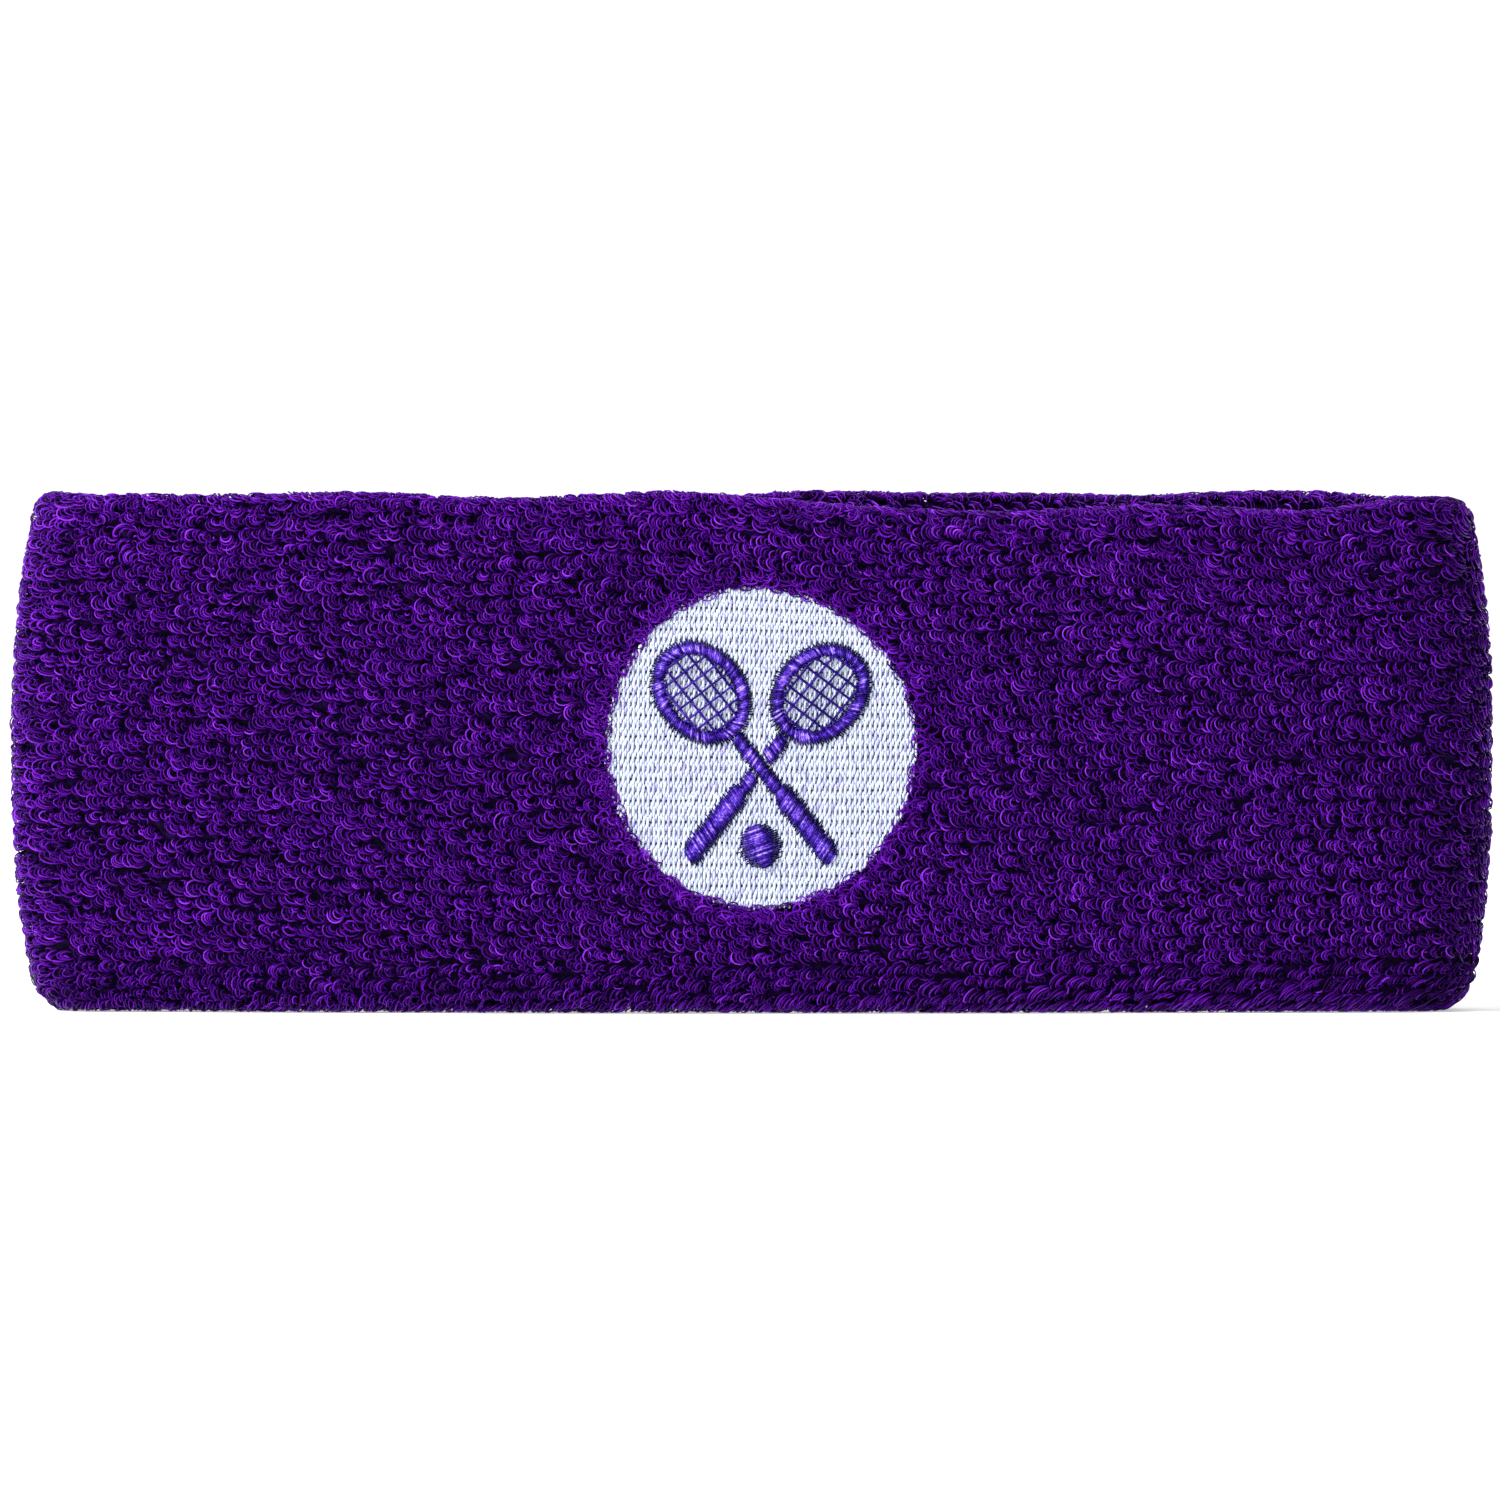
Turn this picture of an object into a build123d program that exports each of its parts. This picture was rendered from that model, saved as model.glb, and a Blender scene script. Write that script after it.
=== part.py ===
from build123d import *
import os
from math import atan2, cos, degrees, radians, sin

# A terry sports headband, standing on its lower edge as it is worn.
# It is one knitted tube folded in on itself, so the wall has two plies joined by the upper and lower folds.
# Millimetres, +Z up. X runs along the flattened loop and the badge faces -Y.
# The origin is the middle of the footprint, on the surface that the band stands on.

# The loop in plan
band_length = 178.0
loop_depth = 25.0
widest_x = 8.0
belly_radius = 720.0

# The wall in section
band_height = 63.5
wall = 5.4
fold_radius = 2.0
tightest_fold = 0.15

# Layers of one ply, from its terry face to the hollow between the plies
pile = 1.35
ground = 0.5
elastic = 0.35

# Elastic yarn, laid in at every course
yarn_width = 0.7
course_pitch = 2.0
first_course = 4.75
course_count = 28

# The line of thread that closes the tube inside
seam_thickness = 0.45
seam_low = 7.0
seam_high = 9.5

# The embroidered badge
badge_x = 1.1
badge_z = 31.9
badge_width = 37.1
badge_height = 38.7
stitch_top = 0.0
fill_top = 0.4
underlay_top = 0.7
pressed_pile_top = 0.85
backing = 0.25
backing_margin = 2.5
bobbin = 0.15

# The emblem: two crossed rackets and a ball
racket_tilt = 38.0
crossing_drop = 2.5
head_distance = 11.5
head_width = 11.2
head_length = 13.8
hoop_width = 1.9
string_width = 0.4
string_pitch = 1.6
shaft_width = 2.0
grip_width = 3.0
grip_start = 3.6
grip_end = 14.0
crossing_gap = 0.15
bar_rounding = 0.3
ball_radius = 2.7
ball_drop = 12.0

half_length = band_length / 2
half_depth = loop_depth / 2
mid_height = band_height / 2
inner_ply_edge = wall - pile - ground - elastic
hollow_edge = pile + ground + elastic


# ---------------------------------------------------------------- the loop in plan


def end_radius(reach):
    """Radius of the end fold that is tangent to both bellies, at this distance from the widest place."""
    return (2 * belly_radius * half_depth - reach**2 - half_depth**2) / (2 * (belly_radius - reach))


left_radius = end_radius(half_length + widest_x)
right_radius = end_radius(half_length - widest_x)
left_centre = left_radius - half_length
right_centre = half_length - right_radius
belly_offset = belly_radius - half_depth
left_join = 360 + degrees(atan2(-belly_offset, left_centre - widest_x))
right_join = degrees(atan2(belly_offset, right_centre - widest_x))

# Each arc is its centre, its outer radius, and its start and sweep in degrees, anticlockwise from above.
front_arc = ((widest_x, belly_offset), belly_radius, left_join, 360 - right_join - left_join)
right_arc = ((right_centre, 0), right_radius, -right_join, 2 * right_join)
back_arc = ((widest_x, -belly_offset), belly_radius, right_join, 360 - left_join - right_join)
left_arc = ((left_centre, 0), left_radius, 360 - left_join, 2 * left_join - 360)
loop_arcs = (front_arc, right_arc, back_arc, left_arc)


def section_plane(arc):
    """The upright plane at the start of an arc, with x measured outward from the arc's centre and y up."""
    (centre_x, centre_y), _, start, _ = arc
    along, across = cos(radians(start)), sin(radians(start))
    return Plane(origin=(centre_x, centre_y, 0), x_dir=(along, across, 0), z_dir=(across, -along, 0))


def turn_section(section, arc):
    """Carry a sketched section round its arc."""
    centre, _, _, sweep_angle = arc
    revolve(section.sketch, axis=Axis((*centre, 0), (0, 0, 1)), revolution_arc=sweep_angle)


def rounded_wall(depth, mode=Mode.ADD):
    """The wall's rounded section, this deep below its surface."""
    RectangleRounded(
        wall - 2 * depth,
        band_height - 2 * depth,
        max(fold_radius - depth, tightest_fold),
        mode=mode,
    )


def ply_skin(arc, ply, outer_depth, inner_depth):
    """Add one layer of one ply along an arc. The ply is 1 for the outer one and -1 for the inner one."""
    radius = arc[1]
    with BuildSketch(section_plane(arc)) as section:
        with Locations((radius - wall / 2, mid_height)):
            rounded_wall(outer_depth)
            rounded_wall(inner_depth, mode=Mode.SUBTRACT)
        with Locations((radius - wall / 2 - ply * wall / 2, mid_height)):
            Rectangle(wall, band_height, mode=Mode.SUBTRACT)
    turn_section(section, arc)


def wall_strips(arc, outer_depth, inner_depth, heights, strip_height):
    """Add one curved strip for each height, between two depths below the wall's outer face."""
    radius = arc[1]
    with BuildSketch(section_plane(arc)) as section:
        with Locations(*[(radius - (outer_depth + inner_depth) / 2, height) for height in heights]):
            Rectangle(inner_depth - outer_depth, strip_height)
    turn_section(section, arc)


def front_slab(outer_depth, inner_depth):
    """Add the front wall between two depths, to be cut to an outline."""
    wall_strips(front_arc, outer_depth, inner_depth, [mid_height], band_height)


# ---------------------------------------------------------------- outlines on the front wall

badge_plane = Plane(origin=(badge_x, 0, badge_z), x_dir=(1, 0, 0), z_dir=(0, -1, 0))


def racket_plane(side, distance=0):
    """The plane of one racket, this far along it from the crossing, with y towards its head.

    The side is -1 for the racket that leans left and 1 for the one that leans right.
    """
    lean = radians(side * racket_tilt)
    origin = (badge_x + distance * sin(lean), 0, badge_z - crossing_drop + distance * cos(lean))
    return Plane(origin=origin, x_dir=(cos(lean), 0, -sin(lean)), z_dir=(0, -1, 0))


def cut_to_ellipse(plane, width, height, mode=Mode.INTERSECT):
    """Cut the part being built with an upright elliptical outline."""
    with BuildSketch(plane) as outline:
        Ellipse(width / 2, height / 2)
    extrude(outline.sketch, amount=loop_depth, mode=mode)


def cut_to_bar(side, width, low, high, mode=Mode.INTERSECT):
    """Cut the part being built with a round-ended bar along one racket."""
    with BuildSketch(racket_plane(side, (low + high) / 2)) as outline:
        RectangleRounded(width, high - low, width * bar_rounding)
    extrude(outline.sketch, amount=loop_depth, mode=mode)


def cut_clear_of_shaft(side):
    """Open the racket underneath where the other racket's shaft passes over it."""
    with BuildSketch(racket_plane(-side)) as outline:
        Rectangle(shaft_width + 2 * crossing_gap, 2 * grip_start)
    extrude(outline.sketch, amount=loop_depth, mode=Mode.SUBTRACT)


# ---------------------------------------------------------------- the knitted tube

with BuildPart() as outer_pile:
    for loop_arc in loop_arcs:
        ply_skin(loop_arc, 1, 0, pile)
with BuildPart() as badge_pocket:
    front_slab(-pile, pressed_pile_top)
    cut_to_ellipse(badge_plane, badge_width, badge_height)
outer_pile.part -= badge_pocket.part
outer_pile.part.label = "outer_pile"

with BuildPart() as inner_pile:
    for loop_arc in loop_arcs:
        ply_skin(loop_arc, -1, 0, pile)
inner_pile.part.label = "inner_pile"

with BuildPart() as outer_ground_knit:
    for loop_arc in loop_arcs:
        ply_skin(loop_arc, 1, pile, pile + ground)
outer_ground_knit.part.label = "outer_ground_knit"

with BuildPart() as inner_ground_knit:
    for loop_arc in loop_arcs:
        ply_skin(loop_arc, -1, pile, pile + ground)
inner_ground_knit.part.label = "inner_ground_knit"

course_heights = [first_course + course * course_pitch for course in range(course_count)]

with BuildPart() as outer_elastic_yarns:
    for loop_arc in loop_arcs:
        wall_strips(loop_arc, pile + ground, hollow_edge, course_heights, yarn_width)
outer_elastic_yarns.part.label = "outer_elastic_yarns"

with BuildPart() as inner_elastic_yarns:
    for loop_arc in loop_arcs:
        wall_strips(loop_arc, inner_ply_edge, inner_ply_edge + elastic, course_heights, yarn_width)
inner_elastic_yarns.part.label = "inner_elastic_yarns"

with BuildPart() as closing_seam:
    for loop_arc in loop_arcs:
        wall_strips(
            loop_arc,
            inner_ply_edge - seam_thickness,
            inner_ply_edge,
            [(seam_low + seam_high) / 2],
            seam_high - seam_low,
        )
closing_seam.part.label = "closing_seam"

# ---------------------------------------------------------------- the badge, from the back to the front

with BuildPart() as embroidery_backing:
    front_slab(hollow_edge, hollow_edge + backing)
    cut_to_ellipse(badge_plane, badge_width + 2 * backing_margin, badge_height + 2 * backing_margin)
embroidery_backing.part.label = "embroidery_backing"

with BuildPart() as bobbin_thread:
    front_slab(hollow_edge + backing, hollow_edge + backing + bobbin)
    cut_to_ellipse(badge_plane, badge_width, badge_height)
bobbin_thread.part.label = "bobbin_thread"

with BuildPart() as badge_underlay:
    front_slab(underlay_top, pressed_pile_top)
    cut_to_ellipse(badge_plane, badge_width, badge_height)
badge_underlay.part.label = "badge_underlay"

with BuildPart() as badge_fill:
    front_slab(fill_top, underlay_top)
    cut_to_ellipse(badge_plane, badge_width, badge_height)
badge_fill.part.label = "badge_fill"

# ---------------------------------------------------------------- the emblem

emblem = {}
for side, side_name in ((-1, "left"), (1, "right")):
    with BuildPart() as racket_hoop:
        front_slab(stitch_top, fill_top)
        cut_to_ellipse(racket_plane(side, head_distance), head_width, head_length)
        cut_to_ellipse(
            racket_plane(side, head_distance),
            head_width - 2 * hoop_width,
            head_length - 2 * hoop_width,
            mode=Mode.SUBTRACT,
        )
    emblem[f"{side_name}_racket_hoop"] = racket_hoop.part

    with BuildPart() as racket_strings:
        front_slab((stitch_top + fill_top) / 2, fill_top)
        with BuildSketch(racket_plane(side, head_distance)):
            with GridLocations(string_pitch, 0, 5, 1):
                Rectangle(string_width, head_length)
            with GridLocations(0, string_pitch, 1, 7):
                Rectangle(head_width, string_width)
        extrude(amount=loop_depth, mode=Mode.INTERSECT)
        cut_to_ellipse(racket_plane(side, head_distance), head_width - 2 * hoop_width, head_length - 2 * hoop_width)
    emblem[f"{side_name}_racket_strings"] = racket_strings.part

    with BuildPart() as racket_shaft:
        front_slab(stitch_top, fill_top)
        cut_to_bar(side, shaft_width, -grip_start, head_distance)
        cut_to_ellipse(racket_plane(side, head_distance), head_width, head_length, mode=Mode.SUBTRACT)
        if side > 0:
            cut_clear_of_shaft(side)
    emblem[f"{side_name}_racket_shaft"] = racket_shaft.part

    with BuildPart() as racket_grip:
        front_slab(stitch_top, fill_top)
        cut_to_bar(side, grip_width, -grip_end, -grip_start)
    emblem[f"{side_name}_racket_grip"] = racket_grip.part

ball_plane = Plane(origin=(badge_x, 0, badge_z - ball_drop), x_dir=(1, 0, 0), z_dir=(0, -1, 0))
with BuildPart() as ball:
    front_slab(stitch_top, fill_top)
    cut_to_ellipse(ball_plane, 2 * ball_radius, 2 * ball_radius)
emblem["ball"] = ball.part

for name, stitched_part in emblem.items():
    stitched_part.label = name

# ---------------------------------------------------------------- one file for each piece

os.makedirs("parts", exist_ok=True)
export_step(outer_pile.part, "parts/outer_pile.step")
export_step(inner_pile.part, "parts/inner_pile.step")
export_step(outer_ground_knit.part, "parts/outer_ground_knit.step")
export_step(inner_ground_knit.part, "parts/inner_ground_knit.step")
export_step(outer_elastic_yarns.part, "parts/outer_elastic_yarns.step")
export_step(inner_elastic_yarns.part, "parts/inner_elastic_yarns.step")
export_step(closing_seam.part, "parts/closing_seam.step")
export_step(embroidery_backing.part, "parts/embroidery_backing.step")
export_step(bobbin_thread.part, "parts/bobbin_thread.step")
export_step(badge_underlay.part, "parts/badge_underlay.step")
export_step(badge_fill.part, "parts/badge_fill.step")
for name, stitched_part in emblem.items():
    export_step(stitched_part, f"parts/{name}.step")

print("end fold radii", round(left_radius, 2), round(right_radius, 2))
print("inner fold radii", round(left_radius - wall, 2), round(right_radius - wall, 2))
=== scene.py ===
import math

import bpy
import numpy as np
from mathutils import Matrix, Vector


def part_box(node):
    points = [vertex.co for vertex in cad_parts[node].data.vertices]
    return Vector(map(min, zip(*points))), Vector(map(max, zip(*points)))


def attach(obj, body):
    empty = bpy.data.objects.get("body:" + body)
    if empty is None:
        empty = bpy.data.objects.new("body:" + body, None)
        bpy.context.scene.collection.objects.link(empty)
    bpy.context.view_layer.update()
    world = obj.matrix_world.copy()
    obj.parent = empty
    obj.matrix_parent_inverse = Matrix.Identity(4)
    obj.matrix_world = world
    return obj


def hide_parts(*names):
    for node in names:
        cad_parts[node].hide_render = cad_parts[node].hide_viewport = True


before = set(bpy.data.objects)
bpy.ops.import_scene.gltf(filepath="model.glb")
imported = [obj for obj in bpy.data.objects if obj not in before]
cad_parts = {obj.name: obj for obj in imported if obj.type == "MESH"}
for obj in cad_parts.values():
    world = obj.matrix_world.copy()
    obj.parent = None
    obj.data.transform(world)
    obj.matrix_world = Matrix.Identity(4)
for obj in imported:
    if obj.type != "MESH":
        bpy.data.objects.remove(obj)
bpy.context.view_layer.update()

# A terry sports headband, standing on its lower edge, with its embroidered badge towards -Y.
# Shapes are worked out in millimetres and turned into metres when a mesh is made.
# A place on the band is (along, around, height): along runs anticlockwise round the loop at mid-wall,
# around goes round the wall's section at the loop tips, from the middle of its lower fold up the outer
# face, and height stands out from the ground knit into the pile.

METRE = 0.001
WHITE = (1.0, 1.0, 1.0, 1.0)
rng = np.random.default_rng(2407)

# ---------------------------------------------------------------- driving dimensions

pile_low, pile_high = (np.array(corner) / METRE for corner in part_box("outer_pile"))
half_length = (pile_high[0] - pile_low[0]) / 2
half_depth = (pile_high[1] - pile_low[1]) / 2
band_height = pile_high[2]
mid_height = band_height / 2
mid_wall_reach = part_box("inner_pile")[1][0] / METRE
inner_half_wall = 2.7
wall = pile_high[0] - mid_wall_reach + inner_half_wall
belly_radius = 720.0
widest_x = 8.0

pile = 1.35
ground = 0.5
ground_fold = 0.65
tip_height = 1.0
elastic_depth = ground + 0.175

badge_low, badge_high = (np.array(corner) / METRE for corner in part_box("badge_fill"))
# The badge starts a little high and tall, because the soft band settles
badge_rise = 0.55
badge_growth = 1.022
badge_x = (badge_low[0] + badge_high[0]) / 2
badge_z = (badge_low[2] + badge_high[2]) / 2 + badge_rise
badge_half_width = (badge_high[0] - badge_low[0]) / 2
badge_half_height = (badge_high[2] - badge_low[2]) / 2 * badge_growth

# How the soft band departs from its plain form
left_end_pull = 3.3
right_end_pull = 2.9
end_pull_power = 2.6
lower_corner_pull = 1.4
stretch = 1.002
slump = 0.985
front_dip = 1.7
rear_dip = 0.9
right_end_dip = 0.3
ripple = 0.16
edge_wave = 0.25
edge_thinning = 0.03

# Where these changes begin and end. The first is measured towards -Y, the last is a height, and the others
# are along X.
front_span = (-4.0, 6.0)
front_dip_span = (-8.0, 22.0)
front_end_span = (66.0, 84.0)
rear_dip_start = (-85.0, -70.0)
rear_dip_finish = (-20.0, 14.0)
rear_end_span = (50.0, 82.0)
calm_span = (70.0, 84.0)
lower_corner_span = (0.0, 4.0)

# The lowest loops lie on the floor; this is the least height of a strand's middle
floor_clearance = 0.14


# ---------------------------------------------------------------- the band's surface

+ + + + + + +

# WHAT IS EXPECTED
Both the line with "2), round(right_radius, 2))" and the line with "obj.matrix_world = Matrix.Identity(4)" belong in the extract, along with every line between them; set down those lines exactly and only.

# REPLY
print("end fold radii", round(left_radius, 2), round(right_radius, 2))
print("inner fold radii", round(left_radius - wall, 2), round(right_radius - wall, 2))
=== scene.py ===
import math

import bpy
import numpy as np
from mathutils import Matrix, Vector


def part_box(node):
    points = [vertex.co for vertex in cad_parts[node].data.vertices]
    return Vector(map(min, zip(*points))), Vector(map(max, zip(*points)))


def attach(obj, body):
    empty = bpy.data.objects.get("body:" + body)
    if empty is None:
        empty = bpy.data.objects.new("body:" + body, None)
        bpy.context.scene.collection.objects.link(empty)
    bpy.context.view_layer.update()
    world = obj.matrix_world.copy()
    obj.parent = empty
    obj.matrix_parent_inverse = Matrix.Identity(4)
    obj.matrix_world = world
    return obj


def hide_parts(*names):
    for node in names:
        cad_parts[node].hide_render = cad_parts[node].hide_viewport = True


before = set(bpy.data.objects)
bpy.ops.import_scene.gltf(filepath="model.glb")
imported = [obj for obj in bpy.data.objects if obj not in before]
cad_parts = {obj.name: obj for obj in imported if obj.type == "MESH"}
for obj in cad_parts.values():
    world = obj.matrix_world.copy()
    obj.parent = None
    obj.data.transform(world)
    obj.matrix_world = Matrix.Identity(4)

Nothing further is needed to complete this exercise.